There were references to the final LaMotta/Robinson fight—the “St. Valentine’s Day Massacre”—near the end of this fight and while not as brutal as the fight itself or how Martin Scorsese portrayed it in “Raging Bull,” this fight did have the elements of that fight. There was an older, but still technically proficient fighter (Calzaghe) taking on a past his prime warrior (Jones) and it was clear early who was going to win and who was the better fighter in the ring on that particular night as Jones spent around three quarters of this fight just absorbing punishment without mounting a serious comeback. But, like LaMotta, he never went down and never quit.

While Jones’ place in history will always be debated because of the move to heavyweight, his downward spiral over a few years at the turn of the century, his entertaining comeback, having not always faced the best competition, etc., this was the night when Roy Jones made the transition from Roy Jones the boxer to Roy Jones the warrior. While he never had a chance in the fight past round three, that didn’t stop him from persevering, from not quitting, and from not at least trying. He was simply in the ring with a much better fighter, but that fact was lost on him. He was there for the long hall and showed that fighting spirit in the face of a task to Herculean for him at this point in his career. Whether he fights again or not, I think that Jones’ legacy should’ve been sealed in this beating: a man who acted professional in the face of a bad loss and a man who took that loss and everything that came with it in stride.

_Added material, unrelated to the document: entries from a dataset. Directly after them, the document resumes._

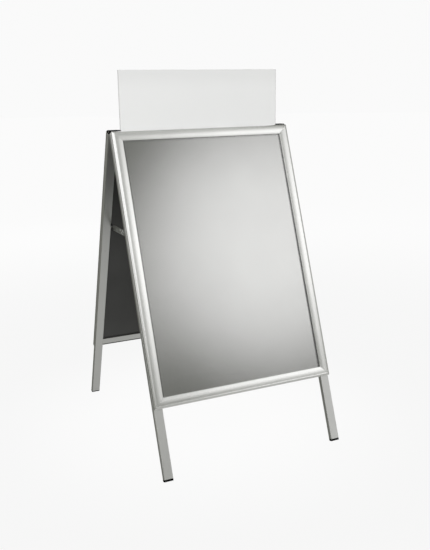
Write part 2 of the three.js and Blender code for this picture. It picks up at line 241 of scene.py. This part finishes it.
@once
def aluminium(axis, half=None, level=0.78, rough=0.3, lowest=False):
    """Satin anodised extrusion: die lines along the bar, a soft cloudiness, faint handling marks.

    The lowest bar of a half has painted shade along its lower edge.
    """
    g = Look(f"aluminium_{axis}_{half}_{level}_{lowest}")
    p = g.point(half)
    lines = g.noise(p, 1800, 2, 0.6, ALONG[axis])
    cloud = g.noise(p, 9, 2, offset=NOISE_SHIFT)
    marks = g.noise(p, 160, 5, 0.65, offset=2 * NOISE_SHIFT)
    mottled = g.contrast(g.weighted(lines, 0.5, cloud, 0.5))
    color = g.mix(mottled, grey(level * 0.97), grey(level * 1.03))
    fine = g.remap(lines, 0.25, 0.75, rough - 0.015, rough + 0.015)
    rubbed = g.remap(marks, 0.66, 0.8, 0, 0.05)
    if lowest:
        # painted shade: darkens the lowest bar's lower edge, standing in for the shadow line under
        # it
        height = g.split(p)[2]
        full, unshaded = ((SLOPE_BOTTOM + up) * MM for up in EDGE_SHADE_STRIP)
        color = g.mix(g.remap(height, full, unshaded, 0.95, 0), color, grey(0.08))
    g.bump(lines, 0.04, 0.00002)
    return g.set(Base_Color=color, Roughness=g.math("ADD", fine, rubbed), Metallic=1.0)


@once
def panel_sheet(half):
    """Satin metal sheet with a faint rolled grain: pale to the poster side, dark coated behind.

    Painted shade darkens it in a narrow margin under the rails' lips.
    """
    g = Look(f"panel_{half}")
    p = g.point(half)
    grain = g.noise(p, 700, 3, 0.6, (1, 1, 0.03))
    cloud = g.noise(p, 5, 2, offset=NOISE_SHIFT)
    speck = g.noise(p, 1500, 2)
    front = g.mix(g.contrast(g.weighted(grain, 0.4, cloud, 0.6)), grey(0.56), grey(0.59))
    behind = g.mix(g.contrast(cloud), grey(0.072), grey(0.092))
    facing = g.split(g.add("ShaderNodeTexCoord").outputs["Normal"])[1]
    is_back = g.math("GREATER_THAN", g.math("MULTIPLY", facing, FACING[half]), 0.0)
    # painted shade: a darker margin along the sides and top, standing in for the shade under the
    # rails' lips
    across, _, height = g.split(p)
    starts, full = ((FRAME_W / 2 - inwards) * MM for inwards in LIP_SHADE_MARGIN)
    at_side = g.remap(g.math("ABSOLUTE", across), starts, full, 0, 1)
    starts, full = ((SLOPE_TOP - inwards) * MM for inwards in LIP_SHADE_MARGIN)
    at_top = g.remap(height, starts, full, 0, 1)
    shaded = g.math("MAXIMUM", g.math("MULTIPLY", at_side, 0.6), g.math("MULTIPLY", at_top, 0.2))
    color = g.mix(shaded, g.mix(is_back, front, behind), grey(0.1))
    metal = g.math("SUBTRACT", 1.0, g.math("MULTIPLY", is_back, 0.8))
    rough = g.math("ADD", g.remap(grain, 0.2, 0.8, 0.11, 0.14), g.math("MULTIPLY", is_back, 0.2))
    g.bump(g.math("ADD", grain, g.math("MULTIPLY", speck, 0.5)), 0.08, 0.00005)
    return g.set(Base_Color=color, Roughness=rough, Metallic=metal)


@once
def clear_film():
    """Clear anti-glare film with a fine frosted grain."""
    g = Look("clear_film")
    p = g.point()
    frost = g.noise(p, 2500, 2)
    haze = g.noise(p, 6, 3, offset=NOISE_SHIFT)
    g.bump(frost, 0.1, 0.00003)
    color = g.mix(haze, grey(0.8), grey(0.9))
    return g.set(Base_Color=color, Roughness=g.remap(haze, 0.3, 0.7, 0.3, 0.38), Alpha=0.02)


@once
def black_moulding():
    """Black moulded plastic with a fine spark-eroded grain and slightly greyed high spots."""
    g = Look("black_moulding")
    p = g.point()
    grain = g.noise(p, 1400, 2, 0.55)
    dust = g.noise(p, 90, 5, 0.7, offset=NOISE_SHIFT)
    color = g.mix(g.remap(dust, 0.5, 0.75, 0, 1), grey(0.004), grey(0.009))
    rough = g.remap(dust, 0.3, 0.7, 0.5, 0.65)
    g.bump(grain, 0.35, 0.00012)
    return g.set(Base_Color=color, Roughness=rough, Specular_IOR_Level=0.04)


@once
def zinc(level=0.4, metal=1.0):
    """Zinc plated steel: fine pressed grain and patchy brightness."""
    g = Look(f"zinc_{level}_{metal}")
    p = g.point()
    grain = g.noise(p, 1100, 3, 0.6, (1, 0.08, 1))
    patch = g.noise(p, 60, 4, 0.6, offset=NOISE_SHIFT)
    color = g.mix(g.contrast(patch), grey(level * 0.8), grey(level * 1.15))
    g.bump(grain, 0.15, 0.00005)
    return g.set(Base_Color=color, Roughness=g.remap(patch, 0.3, 0.7, 0.28, 0.42), Metallic=metal)


@once
def header_board():
    """Off-white satin board, faintly pebbled, with painted shade greying it a little at its ends
    and towards its top.
    """
    g = Look("header_board")
    p = g.point()
    pebble = g.noise(p, 1300, 2)
    cloud = g.noise(p, 7, 3, offset=NOISE_SHIFT)
    across, _, height = g.split(p)
    end = HEADER_W / 2
    at_end = g.remap(g.math("ABSOLUTE", across), (end - 4) * MM, (end - 0.5) * MM, 0, 1)
    at_top = g.remap(height, (HEADER_HIGH - 71.5) * MM, (HEADER_HIGH - 0.5) * MM, 0, 1)
    face = g.mix(cloud, grey(0.82, -0.004), grey(0.85, -0.004))
    # painted shade: greys the board's ends and its top
    color = g.mix(g.weighted(at_end, 0.35, at_top, 0.12), face, grey(0.45))
    g.bump(pebble, 0.1, 0.00005)
    return g.set(Base_Color=color, Roughness=g.remap(cloud, 0.3, 0.7, 0.42, 0.5))


# ------------------------------------------------------------------ mesh helpers


def in_scene(name, data):
    """A new object in the scene."""
    obj = bpy.data.objects.new(name, data)
    bpy.context.scene.collection.objects.link(obj)
    return obj


def piece(name, verts, faces, place, body, mat, slot, bevel=0.0, segments=2, angle=30):
    """A mesh in its own frame (millimetres), placed by `place` (metres) and riding on `body`."""
    mesh = bpy.data.meshes.new(name)
    mesh.from_pydata([[c * MM for c in v] for v in verts], [], faces)
    mesh.validate()
    bm = bmesh.new()
    bm.from_mesh(mesh)
    bmesh.ops.remove_doubles(bm, verts=bm.verts, dist=1e-6)
    bmesh.ops.recalc_face_normals(bm, faces=bm.faces)
    bm.to_mesh(mesh)
    bm.free()
    obj = in_scene(name, mesh)
    obj.matrix_world = place
    mesh.materials.append(mat)
    finish_edges(obj, bevel, segments, angle)
    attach(obj, body)
    return obj


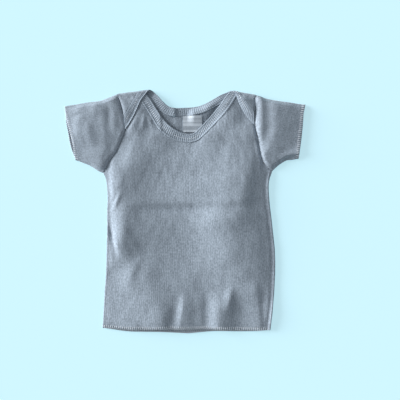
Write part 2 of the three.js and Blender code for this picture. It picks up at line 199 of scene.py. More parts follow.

As for Calzaghe, at 46-0, his legacy should be sealed too. Most were skeptical about his never having fought in the U.S. prior to this year, but his ten-year reign at the top of the super middleweight division should speak for itself. His 21 successful title defenses should also speak for itself as his reign in years and defenses ranks second only to Joe Louis’ famous world heavyweight title reign.

The biggest example of Calzaghe’s ability and legacy should be this: prior to 2008 only boxing insiders and die hard boxing fans knew who he was, at the end of 2008, everyone who watched boxing knew who Joe Calzaghe was.